Landmark stolen generations bill passed


The Tasmanian government's Stolen Generations of Aboriginal Children Bill 2006, which set up a $5 million compensation fund, was passed by the upper house of the state parliament on November 28, having been unanimously approved in the lower house seven days earlier.

Tasmania thus became the first state in Australia to financially compensate Aboriginal people who were forcibly removed from their parents or their descendants.

One-off cash compensation will be available to children who were taken from their families between 1935 and 1975 as a result of the racist policies of the state government. About 124 Aboriginal people are expected to qualify.

The package includes compensation payments of up to $5000 for descendants of deceased members of the stolen generations (capped at $20,000 per family). The remainder of the funding will be divided between living members of the stolen generations.
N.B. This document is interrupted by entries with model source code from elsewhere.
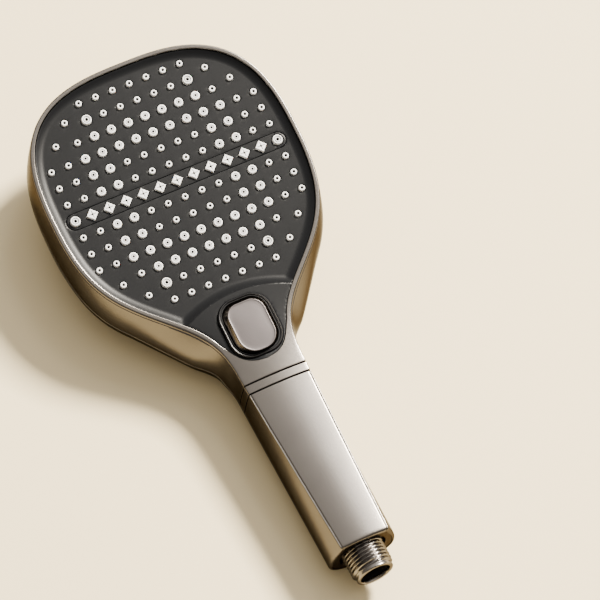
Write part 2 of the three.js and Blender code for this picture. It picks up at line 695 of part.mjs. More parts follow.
// Silicone sheet under the spray face with every small and medium nozzle.
function addNozzleMat() {
  const top = -FIELD_DROP - FACE_THICKNESS - GAP;
  const bottom = top - MAT_THICKNESS;
  const plan = superellipse(MAT_HALF_WIDTH, MAT_HALF_LENGTH, HEAD_SQUARENESS, 28);
  const sheet = solid(extrude(plan, bottom, top));
  const nozzles = nozzlePrisms(0, top - JOIN, 0);
  const openings = [extrude(barOutline(GAP), bottom - OVERSHOOT, OVERSHOOT)];
  for (const [column, row] of JET_PLACES) {
    openings.push(cylinder(
      JET_RADIUS + JET_FLANGE + GAP, bottom - OVERSHOOT, OVERSHOOT, 12,
      column * COLUMN_PITCH, row * ROW_PITCH,
    ));
  }
  const mat = joinAll([sheet, ...nozzles.map(solid)]).subtract(joinAll(openings.map(solid)));
  place(head, 'nozzle_mat', mat, silicone);

  const bar = extrude(barOutline(0), bottom, top);
  const diamonds = DIAMOND_COLUMNS.map((column) => (
    extrude(regularPolygon(DIAMOND_RADIUS, 4, column * COLUMN_PITCH, 0), top - JOIN, 0)
  ));
  place(head, 'diamond_nozzle_bar', joinAll([bar, ...diamonds].map(solid)), silicone);
}

function addJetNozzles() {
  const top = -FIELD_DROP - FACE_THICKNESS - GAP;
  const bottom = top - MAT_THICKNESS;
  JET_PLACES.forEach(([column, row], index) => {
    const jet = lathe([
      [JET_BORE, bottom],
      [JET_RADIUS + JET_FLANGE, bottom],
      [JET_RADIUS + JET_FLANGE, top],
      [JET_RADIUS, top],
      [JET_RADIUS, FACE_LIP_RISE],
      [JET_BORE, FACE_LIP_RISE],
      [JET_BORE, bottom],
    ], 10, column * COLUMN_PITCH, row * ROW_PITCH);
    place(head, `jet_nozzle_${index + 1}`, solid(jet), silicone);
  });
}

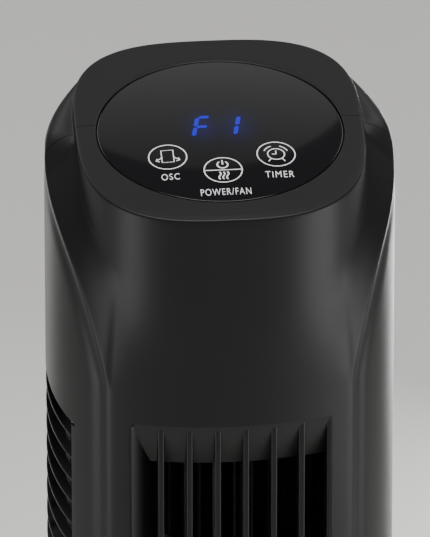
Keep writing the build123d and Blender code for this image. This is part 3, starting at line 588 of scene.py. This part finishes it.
def case_mesh():
    """The two casings as one open skin with the outlet and inlet cut out of it."""
    turn = case_turns()
    rows, low, high = case_rows(turn)
    last = high + SIDE_ROWS + SHOULDER_ROWS + SOFT_ROWS
    r, z = soften(rows, high + 2, last, SOFT_PASSES)
    columns = len(turn)
    verts = []
    for i in range(len(r)):
        for j in range(columns):
            verts.append((r[i, j] * math.sin(turn[j]), -r[i, j] * math.cos(turn[j]), z[i, j]))
    faces = []
    for face in grid_faces(len(r), columns, closed=True):
        row, column = divmod(face[0], columns)
        middle = turn[column] + math.radians(COLUMN_STEP / 3)
        in_outlet = abs(middle) < OUTLET_EDGE
        in_inlet = middle > INLET_RIGHT or middle < INLET_LEFT
        if low <= row < high and (in_outlet or in_inlet):
            continue
        faces.append(face)
    return verts, faces


def half_case(name, verts, faces, side, sizes, material):
    """One casing: the skin on its side of the seam, given its wall thickness."""
    work = bmesh.new()
    made = [work.verts.new(v) for v in verts]
    for face in faces:
        work.faces.new([made[i] for i in face])
    plane = (0.0, SEAM_Y + side * sizes.seam_gap / 2, 0.0)
    bmesh.ops.bisect_plane(
        work, geom=work.verts[:] + work.edges[:] + work.faces[:], plane_co=plane,
        plane_no=(0.0, side, 0.0), clear_inner=True,
    )
    loose = [v for v in work.verts if not v.link_faces]
    bmesh.ops.delete(work, geom=loose, context="VERTS")
    bmesh.ops.recalc_face_normals(work, faces=work.faces[:])
    far = max(work.faces, key=lambda f: f.calc_center_median().y * side)
    if far.normal.y * side < 0:
        bmesh.ops.reverse_faces(work, faces=work.faces[:])
    mesh = bpy.data.meshes.new(name)
    work.to_mesh(mesh)
    work.free()
    skin = place(name + "_skin", mesh)
    solid = skin.modifiers.new("wall", "SOLIDIFY")
    solid.thickness = sizes.wall
    solid.offset = -1.0
    apply_modifiers(skin)
    piece = finish_object(name, skin.data.copy(), material, 38.0)
    remove(skin)
    return piece


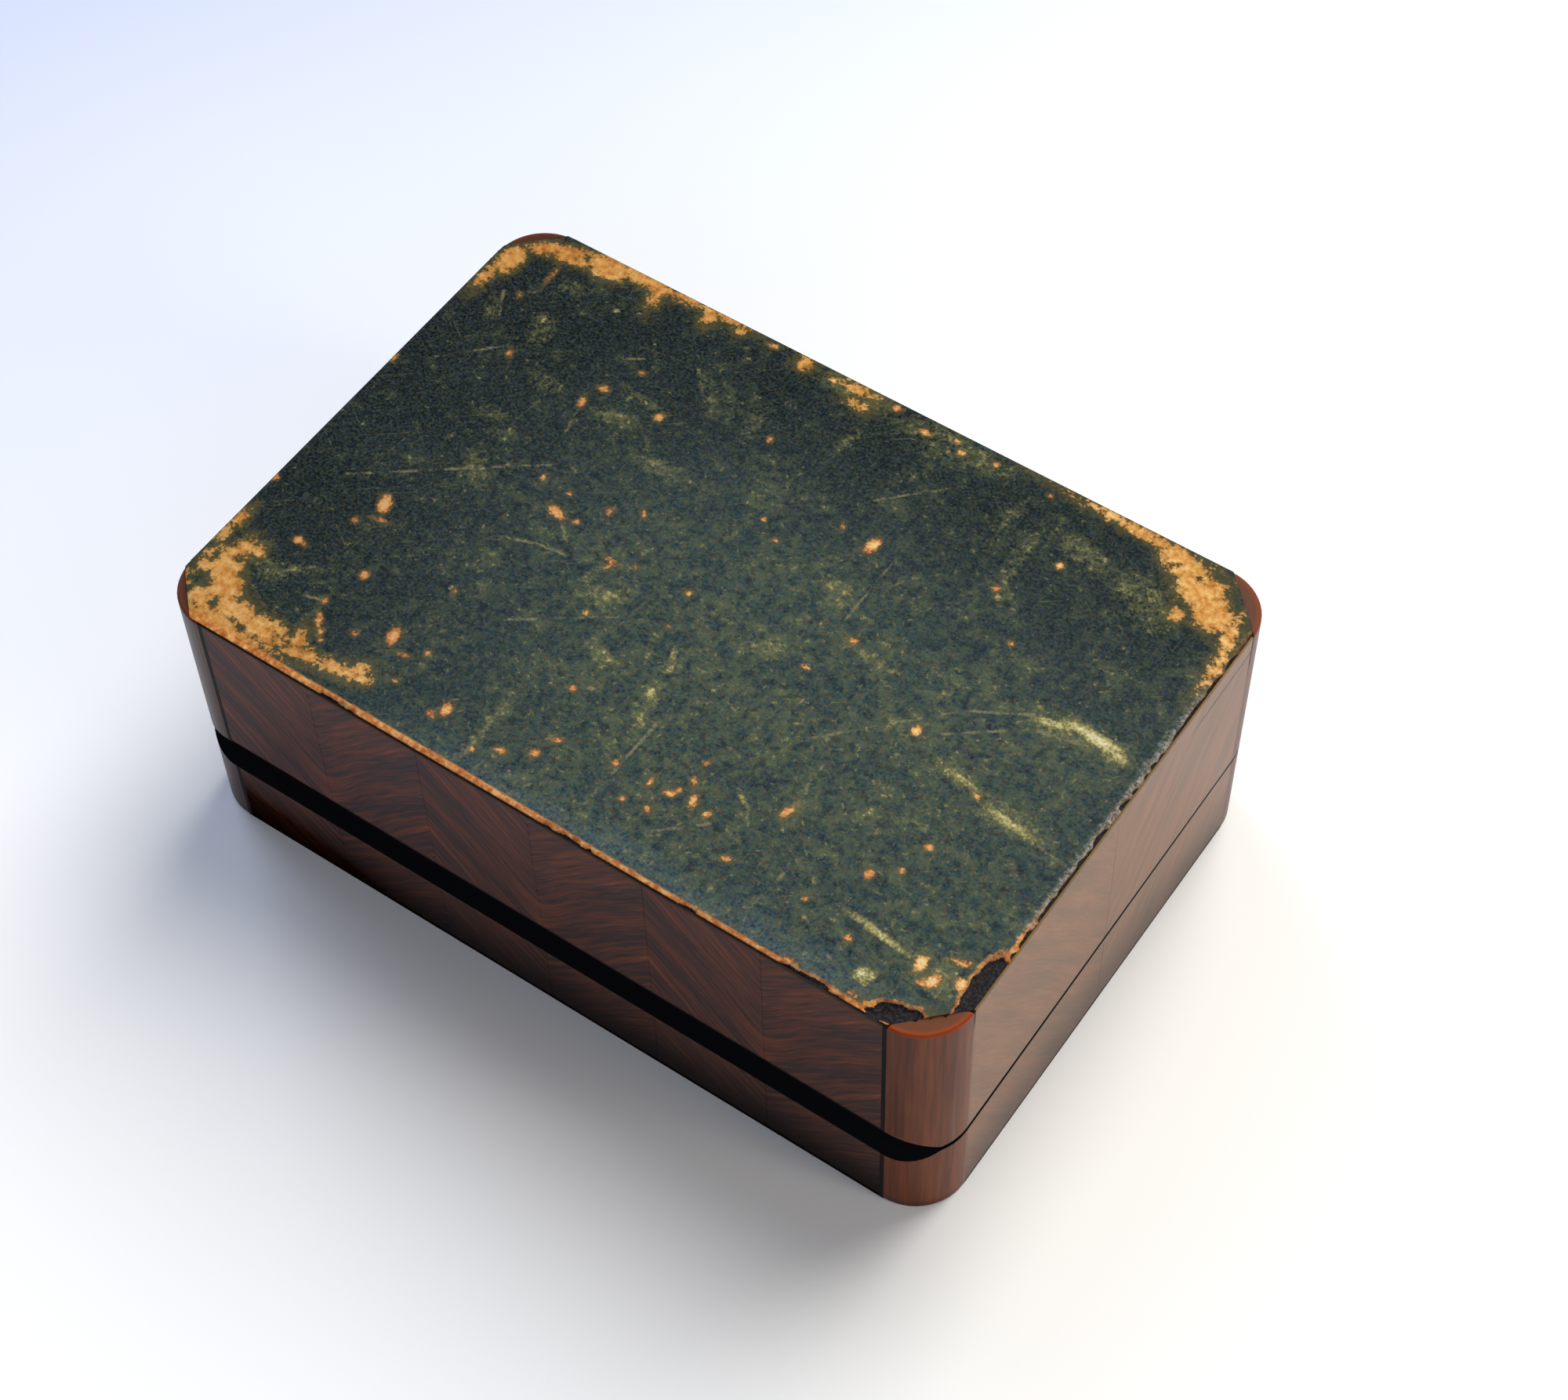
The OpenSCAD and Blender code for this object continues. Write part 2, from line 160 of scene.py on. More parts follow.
def grainNoise(u, v, w, scales, detail, roughness=0.5, bend=0.0):  # scales per millimetre; w may be a number
    w = w * scales[2] if isinstance(w, (int, float)) else times(w, scales[2])
    point = addNode(u.id_data, "ShaderNodeCombineXYZ", inputs={
        "X": times(u, scales[0]), "Y": times(v, scales[1]), "Z": w})
    return addNode(u.id_data, "ShaderNodeTexNoise", inputs={
        "Vector": point.outputs[0], "Scale": 1.0, "Detail": detail, "Roughness": roughness,
        "Distortion": bend}).outputs["Fac"]


def addBump(shader, height, strength, distance):
    bump = addNode(shader.id_data, "ShaderNodeBump", inputs={
        "Height": height, "Strength": strength, "Distance": distance * mm})
    feed(shader, Normal=bump.outputs[0])


# woods, brass and velvet

def jointDark(y, z):  # 1 in the dirty arrises of the saw cut, which rises and narrows from the groove on
    along = larger(plus(y, case["halfD"] - case["grooveDepth"]), 0)
    rise = case["jointRise"] / (2 * case["halfD"] - case["grooveDepth"])
    away = absolute(minus(minus(z, case["jointZ"]), times(along, rise)))
    reach = minus(0.6, times(along, 0.0033))
    return fade(minus(away, reach), 0.1, -0.03)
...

Applications for payment, which will be reviewed by an independent assessor, opened on January 15 and remain open for six months.
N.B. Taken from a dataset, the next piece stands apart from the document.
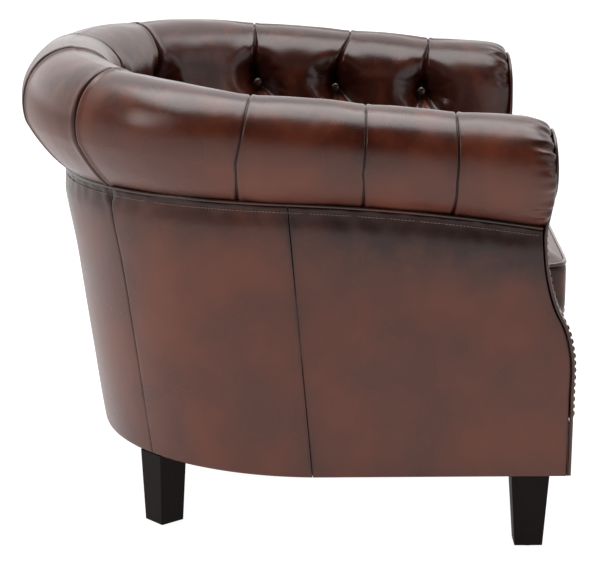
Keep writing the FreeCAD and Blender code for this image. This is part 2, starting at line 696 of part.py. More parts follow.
def lower_button_places():
    places = []
    for y, z in LOW_ARM_BUTTONS:
        half, centre = inner_plan(z)
        places.append((V(half, y, z), V(-1, 0, 0.04).normalize()))
    for turn, z in LOW_BACK_BUTTONS:
        half, centre = inner_plan(z)
        angle = math.radians(turn)
        out = V(math.sin(angle), math.cos(angle), 0)
        normal = (out * -1 + V(0, 0, 0.16)).normalize()
        places.append((V(0, centre, z) + out * half, normal))
    return places


def on_leather(leather, point, normal):
    """The place moved along its normal onto the outer face of the leather."""
    probe = line(point - normal * BUTTON_PROBE, point + normal * BUTTON_PROBE)
    inside = leather.common(probe)
    return point + normal * max((vertex.Point - point).dot(normal) for vertex in inside.Vertexes)


def save_buttons():
    wall = inner_layer(0.0, INSIDE_LEATHER, INNER_LOW_Z, INNER_HIGH_Z)
    rows = (("upper_buttons", upper_button_places(), roll_solid(0.0)),
            ("lower_buttons", lower_button_places(), wall))
    for name, places, leather in rows:
        buttons = []
        for point, normal in places:
            one = button(on_leather(leather, point, normal), normal)
            buttons.append(one)
            if point.x > 1.0:
                buttons.append(mirrored(one))
        save(name, group(buttons))


def save_welts():
    points = []
    ys = [FRONT_CURVE[8][1] + FACING_THICK + 0.8, -280.0, -210.0, -140.0, -70.0]
    for y in ys:
        z = welt_z(y)
        points.append(V(shell_plan(z)[0] - 1, y, z))
    for step in range(0, 10):
        angle = math.radians(90 - 10 * step)
        y = SHELL_HIGH_CENTRE + SHELL_HIGH_HALF * math.cos(angle)
        z = welt_z(y)
        half, centre = shell_plan(z)
        points.append(V((half - 1) * math.sin(angle), centre + (half - 1) * math.cos(angle), z))
    other = [V(-p.x, p.y, p.z) for p in reversed(points[:-1])]
    path = points + other
    curve = Part.BSplineCurve()
    curve.interpolate(path)
    start = curve.value(curve.FirstParameter)
    tangent = curve.tangent(curve.FirstParameter)[0]
    save("roll_welt", swept([curve.toShape()], start, tangent, WELT_R))
    zs = [SHELL_BOTTOM_Z + 4.0, 150.0, 200.0, 250.0, 290.0, 326.0, 354.0, 397.0, 440.0, welt_z(-342.0) - 9]
    places = [front_place(z)[0] for z in zs]
    radius = WELT_R - 0.5
    points = [V(shell_plan(p.z)[0] + radius + GAP, p.y + radius, p.z) for p in places]
    curve = Part.BSplineCurve()
    curve.interpolate(points)
    start = curve.value(curve.FirstParameter)
    tangent = curve.tangent(curve.FirstParameter)[0]
    pipe = swept([curve.toShape()], start, tangent, radius)
    return pipe


def cushion_solid(inset, bottom):
    half = CUSHION_HALF - inset
    front = CUSHION_FRONT_Y + inset
    block = d_solid(half, INNER_LOW_CENTRE, front, CUSHION_CORNER, bottom + inset, CUSHION_CROWN_Z + 10)
    middle_y = 0.5 * (CUSHION_FRONT_Y + INNER_LOW_CENTRE + CUSHION_HALF)
    ball = Part.makeSphere(CUSHION_CROWN_R, V(0, middle_y, CUSHION_CROWN_Z - inset - CUSHION_CROWN_R))
    return block.common(ball)


def piping(z):
    out = PIPING_R + GAP
    edges = d_wire(CUSHION_HALF + out, INNER_LOW_CENTRE, CUSHION_FRONT_Y - out, CUSHION_CORNER + out, z)
    start = V(CUSHION_HALF + out, CUSHION_FRONT_Y + CUSHION_CORNER, z)
    return swept(edges, start, V(0, 1, 0), PIPING_R)


def save_cushion(deck_top):
    bottom = deck_top + GAP
    save("cushion_cover", cushion_solid(0.0, bottom).cut(cushion_solid(CUSHION_SKIN, bottom)))
    save("cushion_core", cushion_solid(CUSHION_SKIN + GAP, bottom))
    save("cushion_piping_top", piping(PIPING_TOP_Z))
    save("cushion_piping_bottom", piping(PIPING_LOW_Z))
    z = 0.5 * (PIPING_TOP_Z + PIPING_LOW_Z) - ZIP_TALL / 2
    ring = Part.makeCylinder(CUSHION_HALF + GAP + ZIP_THICK, ZIP_TALL, V(0, INNER_LOW_CENTRE, z))
    ring = ring.cut(Part.makeCylinder(CUSHION_HALF + GAP, ZIP_TALL, V(0, INNER_LOW_CENTRE, z)))
    wedge_x = REACH * math.tan(math.radians(ZIP_ANGLE))
    corners = [V(0, INNER_LOW_CENTRE, z), V(wedge_x, REACH + INNER_LOW_CENTRE, z),
               V(-wedge_x, REACH + INNER_LOW_CENTRE, z), V(0, INNER_LOW_CENTRE, z)]
    wedge = Part.Face(Part.makePolygon(corners)).extrude(V(0, 0, ZIP_TALL))
    save("zip_tape", ring.common(wedge))
    angle = math.radians(ZIP_ANGLE + 1.5)
    radius = CUSHION_HALF + GAP
    slider = box(-4, 4, 0, 3, z + ZIP_TALL / 2 - 6, z + ZIP_TALL / 2 + 6)
    slider.rotate(V(0, 0, 0), V(0, 0, 1), -math.degrees(angle))
    slider.translate(V(radius * math.sin(angle), INNER_LOW_CENTRE + radius * math.cos(angle) + 0.3, 0))
    save("zip_slider", slider)


def main():
    cut_front = front_cutter(FACING_THICK)
    clear = WELT_R + 0.7
    welt_low = welt_cutter(-clear, REACH)
    welt_high = welt_cutter(clear, 0.0)
    save_panels(cut_front, welt_low)
    grown = save_covers(cut_front, welt_high)
    save_frame(cut_front, welt_low, grown)
    save_legs()
    deck_top = save_seat()
    save_front(grown)
    save_buttons()
    pipe = save_welts()
    save("facing_welts", group([pipe, mirrored(pipe)]))
    save_cushion(deck_top)


main()
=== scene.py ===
"""Upholstered tub armchair in antique brown leather, built around its CAD frame as a Blender add-on."""

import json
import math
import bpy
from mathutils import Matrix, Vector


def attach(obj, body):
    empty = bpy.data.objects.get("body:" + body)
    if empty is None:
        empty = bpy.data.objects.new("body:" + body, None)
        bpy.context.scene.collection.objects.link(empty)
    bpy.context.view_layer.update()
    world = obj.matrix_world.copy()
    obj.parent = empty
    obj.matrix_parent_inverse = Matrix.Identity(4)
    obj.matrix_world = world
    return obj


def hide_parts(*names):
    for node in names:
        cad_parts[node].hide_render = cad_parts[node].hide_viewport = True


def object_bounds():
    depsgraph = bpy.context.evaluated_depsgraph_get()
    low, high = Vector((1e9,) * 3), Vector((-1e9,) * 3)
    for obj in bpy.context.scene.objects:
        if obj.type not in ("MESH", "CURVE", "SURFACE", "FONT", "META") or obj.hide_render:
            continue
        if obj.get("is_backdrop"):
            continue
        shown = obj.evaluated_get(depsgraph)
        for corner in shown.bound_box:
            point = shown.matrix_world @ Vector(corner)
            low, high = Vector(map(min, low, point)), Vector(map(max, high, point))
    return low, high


bl_info = {
    "name": "Buttoned tub armchair",
    "version": (1, 0, 0),
    "blender": (4, 5, 0),
    "location": "3D View > Sidebar > Armchair",
    "description": "Builds the leather, piping, nails, buttons, cushion and studio of a rolled-arm tub chair",
    "category": "Object",
}

import bmesh
import bpy
import numpy as np
from mathutils import Vector, noise
from mathutils.bvhtree import BVHTree

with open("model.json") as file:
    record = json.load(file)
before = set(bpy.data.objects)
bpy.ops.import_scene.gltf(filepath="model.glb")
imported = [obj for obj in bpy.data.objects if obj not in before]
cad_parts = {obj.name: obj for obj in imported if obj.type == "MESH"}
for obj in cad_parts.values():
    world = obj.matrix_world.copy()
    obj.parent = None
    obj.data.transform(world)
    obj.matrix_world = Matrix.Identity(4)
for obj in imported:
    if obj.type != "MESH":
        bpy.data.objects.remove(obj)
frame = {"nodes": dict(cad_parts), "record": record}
CAD_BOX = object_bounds()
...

Australian Associated Press reported on November 23 that Aboriginal leader Michael Mansell said the compensation would "close the chapter" on a "sad part of Tasmania's history".

"It is not the money that is important but compensation offers greater recognition of the tragedy the assimilation policy caused to individuals removed and kept away from their race", he said.

In an October 19 media release, Australians for Native Title and Reconciliation (ANTaR) national director Gary Highland said Tasmania's funding package should be seen as a model for the rest of the country.

"Clearly, while the other states have made apologies, Tasmania is the only one that's backed those words with action", he said.

Mansell was quoted the same day by Channel Nine as saying the Tasmanian compensation package should be a catalyst for a national policy to compensate an estimated 10,000 Aborigines who were snatched from their families between the 1930s and 1975.

In a November 29 media statement, Mansell estimated that it would require a fund of $1 billion to compensate all the victims of the stolen generations policy. "The Tasmanian experience shows that there is broad community support for compensating the stolen generations", he said.